Ela lembra que o Consea reunia indígenas, população urbana, povos tradicionais, representantes da saúde, cadeia de produção e agricultores familiares. Isso, para Elisabetta, era o retrato da sociedade brasileira.
“O Consea promovia e forçava o diálogo entre setores. Era uma estratégia intersetorial. Sempre trabalhamos orientados e dirigidos pelos princípios dos direitos humanos, prioridade aos mais vulneráveis, transparência e estado de direito. Esse é o caminho para um país que quer a civilidade”, afirma.
Rafael Zavalla representante da FAO no Brasil, também diz que o Brasil mostrou que é possível erradicar a fome e a miséria através dessas políticas públicas. “Recomendamos a aplicação do modelo do Consea no Conselho Mundial de Alimentação, é um modelo consolidado em plataformas globais”.
A medida provisória
A Medida Provisória 870, que reorganizou a estrutura de órgãos da Presidência da República e dos Ministérios, já é alvo de audiências públicas no Congresso. Entre outras iniciativas, reduziu de 29 para 22 o número de órgãos com status ministerial.
“Hoje, há uma compreensão no direito internacional e no Supremo Tribunal Federal, que existe a dimensão material, mas também a organizacional quanto aos direitos humanos. Prever um direito, ter esse direito garantido e não ter estrutura mínima do Estado para executar, não é correto”, afirma Deborah Duprat, procuradora federal dos Direitos do Cidadão.
Para Duprat o país está diante de uma luta contra a discriminação e desigualdade, tendo como centro a luta contra a fome.

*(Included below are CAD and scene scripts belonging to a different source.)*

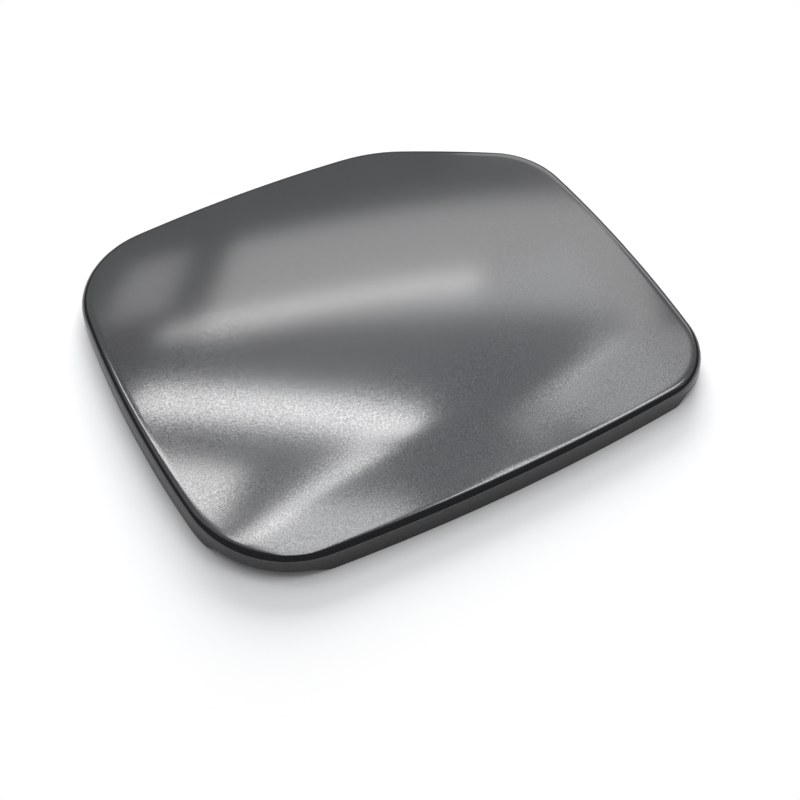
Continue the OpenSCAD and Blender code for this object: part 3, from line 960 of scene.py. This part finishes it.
def floor_material():
    material, nodes, place = new_material("floor_white")
    over = vector_maths(nodes, "ABSOLUTE", place, (0, 0, 0))
    over = vector_maths(nodes, "SUBTRACT", over, CORE_HALF)
    over = vector_maths(nodes, "MAXIMUM", over, (0, 0, 0))
    away = vector_maths(nodes, "LENGTH", over, (0, 0, 0), "Value")
    fade = soft_range(nodes, away, FADE_SPAN)
    near = nodes.node("ShaderNodeAddShader", inputs={
        0: grey_diffuse(nodes, PALE_GREY), 1: white_glow(nodes, GLOW)})
    shown = nodes.node("ShaderNodeMixShader", inputs={
        "Fac": fade, 1: near, 2: white_glow(nodes, 1.0)})
    mixed = for_camera(nodes, grey_diffuse(nodes, MATT_GREY), shown)
    return end_material(material, nodes, mixed)


# %% Lay the floor
select_none()
bpy.ops.mesh.primitive_plane_add(size=6, location=(0, 0, 0))
floor = bpy.context.object
floor.name = "floor"
floor.data.materials.append(floor_material())

# %% [markdown]
# ## Soft studio light
# Large softboxes hang over and behind the door, and the black paint mirrors
# them as wide grey bands. A dim even room fills the rest. Each softbox hangs
# a centimetre above the one before, because where two area lamps overlap at
# one height a mirrored ray finds only one of them. Two more stand low: one at
# the side lights the rolled edge, and one behind throws the shadow forward.
# The one behind is hidden from mirrored rays, so that it leaves no line on
# the far rim.

# %% An area lamp and a softbox
# The way the camera looks over the floor, the way to its right, lamps' height
REACH = np.array([0.461, 0.887])
ACROSS = np.array([0.887, -0.461])
CEILING = 1.2


def area_lamp(name, width, depth, level, colour=(1, 1, 1)):
    """An area lamp; level is the brightness of its face, white is 1."""
    lamp = bpy.data.lights.new(name, "AREA")
    lamp.shape, lamp.color = "RECTANGLE", colour
    lamp.size, lamp.size_y = width, depth
    lamp.energy = level * 4 * width * depth
    holder = bpy.data.objects.new(name, lamp)
    bpy.context.scene.collection.objects.link(holder)
    return holder


def softbox(name, out, side, depth, width, turn, level, height, colour):
    """A flat softbox, sized and placed as seen at ceiling height."""
    scale = height / CEILING
    holder = area_lamp(name, width * scale, depth * scale, level, colour)
    x, y = (out * REACH + side * ACROSS) * scale
    holder.location = (x, y, height)
    holder.rotation_euler = (0, 0, math.atan2(ACROSS[1], ACROSS[0]) + turn)
    print(name, "at", [round(v, 2) for v in holder.location])


# %% Twelve softboxes
# Out, side, depth and width in metres, turn in radians, level
LAMPS = [
    (1.086, 0.074, 0.357, 0.903, 0.04, 1.83),
    (0.713, 0.329, 0.362, 0.058, -0.51, 1.4),
    (0.579, -0.581, 0.702, 0.129, 1.30, 5.7),
    (0.739, 0.461, 0.366, 0.193, -0.53, 1.58),
    (0.685, -0.194, 0.076, 0.506, -0.22, 7.6),
    (0.433, -0.127, 0.095, 0.372, 0.89, 4.7),
    (0.670, 0.130, 0.587, 0.757, 0.43, 0.37),
    (-0.006, -0.030, 0.826, 0.222, 0.03, 3.2),
    (0.967, -0.141, 0.043, 0.607, 0.11, 4.4),
    (1.132, -0.521, 0.235, 0.122, 0.07, 1.27),
    (0.25, 0.55, 0.44, 0.70, 0.0, 3.6),
    (1.2, 0.0, 2.8, 3.6, 0.0, 0.48),
]
STAGGER = 0.01
# Two of them, by their place in the list, are a little cool
COOL = {6: (0.90, 0.99, 1.06), 11: (0.97, 1.0, 1.02)}
for i, lamp in enumerate(LAMPS):
    tint = COOL.get(i, (1, 1, 1))
    softbox("softbox_%d" % (i + 1), *lamp, CEILING + STAGGER * i, tint)


# %% Two low softboxes
def low_softbox(name, width, depth, level, place):
    holder = area_lamp(name, width, depth, level)
    holder.location = place
    aim(holder, (0, 0, 0.01))
    print(name, "at", place)
    return holder


low_softbox("side_softbox", 0.8, 0.5, 1.3, (0.86, 0.62, 0.55))
behind = low_softbox("low_softbox", 1.4, 0.8, 11.0, (0.55, 1.32, 0.60))
behind.visible_glossy = False

# %% A dim room behind a white backdrop
ROOM, BACKDROP = (0.137, 0.14, 0.144, 1), (1, 1, 1, 1)
world = bpy.data.worlds.new("room")
world.use_nodes = True
world.node_tree.nodes.clear()
nodes = Signal(world.node_tree)
dim, white = (
    nodes.node("ShaderNodeBackground", inputs={"Color": colour, "Strength": 1.0})
    for colour in (ROOM, BACKDROP)
)
nodes.node("ShaderNodeOutputWorld", inputs={"Surface": for_camera(nodes, dim, white)})
bpy.context.scene.world = world
bpy.context.scene.view_settings.view_transform = "Standard"
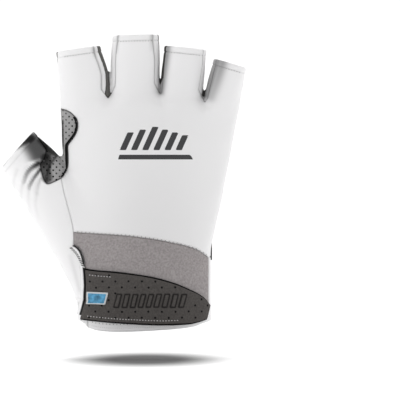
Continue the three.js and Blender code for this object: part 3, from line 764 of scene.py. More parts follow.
def add_object(mesh, tone, sharp, look, slot, *nodes):
    """An object of a mesh in metres, with its tones (painted shade and highlight among them) and material,
    tied to the CAD part.
    """
    mesh.shade_smooth()
    mesh.set_sharp_from_angle(angle=math.radians(sharp))
    # The tone attribute holds the seam lines and the painted shade and highlight as a brightness
    mesh.attributes.new("tone", "FLOAT", "POINT").data.foreach_set("value", tone.astype(np.float32))
    mesh.materials.clear()
    mesh.materials.append(look_material(look))
    obj = bpy.data.objects.new(mesh.name, mesh)
    bpy.context.scene.collection.objects.link(obj)
    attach(obj, "root")
    if nodes:
        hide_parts(*nodes)


def add_piece(name, solid, look, slot, *nodes, tone=None):
    """A piece from points in millimetres and triangles, bent like the glove."""
    points, faces = solid
    mesh = bpy.data.meshes.new(name)
    mesh.vertices.add(len(points))
    mesh.vertices.foreach_set("co", (arched(points) * MM).astype(np.float32).ravel())
    mesh.loops.add(faces.size)
    mesh.loops.foreach_set("vertex_index", faces.ravel().astype(np.int32))
    mesh.polygons.add(len(faces))
    mesh.polygons.foreach_set("loop_start", np.arange(0, faces.size, 3, dtype=np.int32))
    mesh.update(calc_edges=True)
    mesh.validate()
    add_object(mesh, np.ones(len(points)) if tone is None else tone, CLOTH_SHARP, look, slot, *nodes)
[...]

“Tínhamos uma estrutura reconhecida mundo afora de combate à fome. Por conta dessa política o Brasil saiu do Mapa da Fome e a Organização das Nações Unidas estimula países em situação semelhante a usaram o nosso modelo. Porém, o baixo investimento em políticas públicas, a reforma trabalhista e a provável reforma da previdência podem aumentar a população em situação de risco”, ressalta Duprat.
Para Frei Anastácio (PT/PB) o Congresso tem grande responsabilidade para tentar barrar a medida provisória. “É uma medida criminosa. Precisamos organizar trabalhadores e trabalhadoras para organizar uma luta de resistência. Sou nordestino, onde 70 por cento da área estão no Semiárido. Por causa de políticas públicas anteriores, milhares de famílias de assentados colocavam a sua produção para alimentar a periferia das cidades”.
Nadison Batista, do Fórum Brasileiro de Segurança Alimentar e Nutricional também fala dos benefícios das políticas de segurança alimentar para a população do Nordeste. Para ele, os ricos têm políticas e os pobres projetos, “porque um dia acaba”.
“Com o Consea levamos mais de um milhão de cisternas para escolas e famílias. Com a água, os camponeses entraram nos Programas de Aquisição de Alimentos e no de Alimentação Escolar. E essa experiência das cisternas já levamos para a Guatemala e regiões de seca na África”, informa Nadison.
Reforçar as bases
Padre João (PT/MG) solicitou a realização da audiência pública e levanta formas para que a segurança alimentar seja mantida.
“Se perdermos o Consea não teremos interlocução da sociedade civil com o Executivo para as políticas públicas de combate à fome. Também precisamos de uma estratégia para reforçar os conselhos nos estados e municípios, para que não sejam extintos também. Como vimos exemplos aqui, tem criança que chora na sexta quando sai da escola porque só vai comer de novo na segunda, quando voltar”, observa Padre João.
Também participaram do encontro Valéria Burity da Organização pelo Direito Humano à Alimentação e à Nutrição Adequadas, Gulnar Azevedo da Associação Brasileira de Pós- Graduação em Saúde Coletiva e Kátia Maia da Oxfam Brasil.
O ministro da Cidadania Osmar Terra foi convidado, mas não compareceu por motivos de agenda.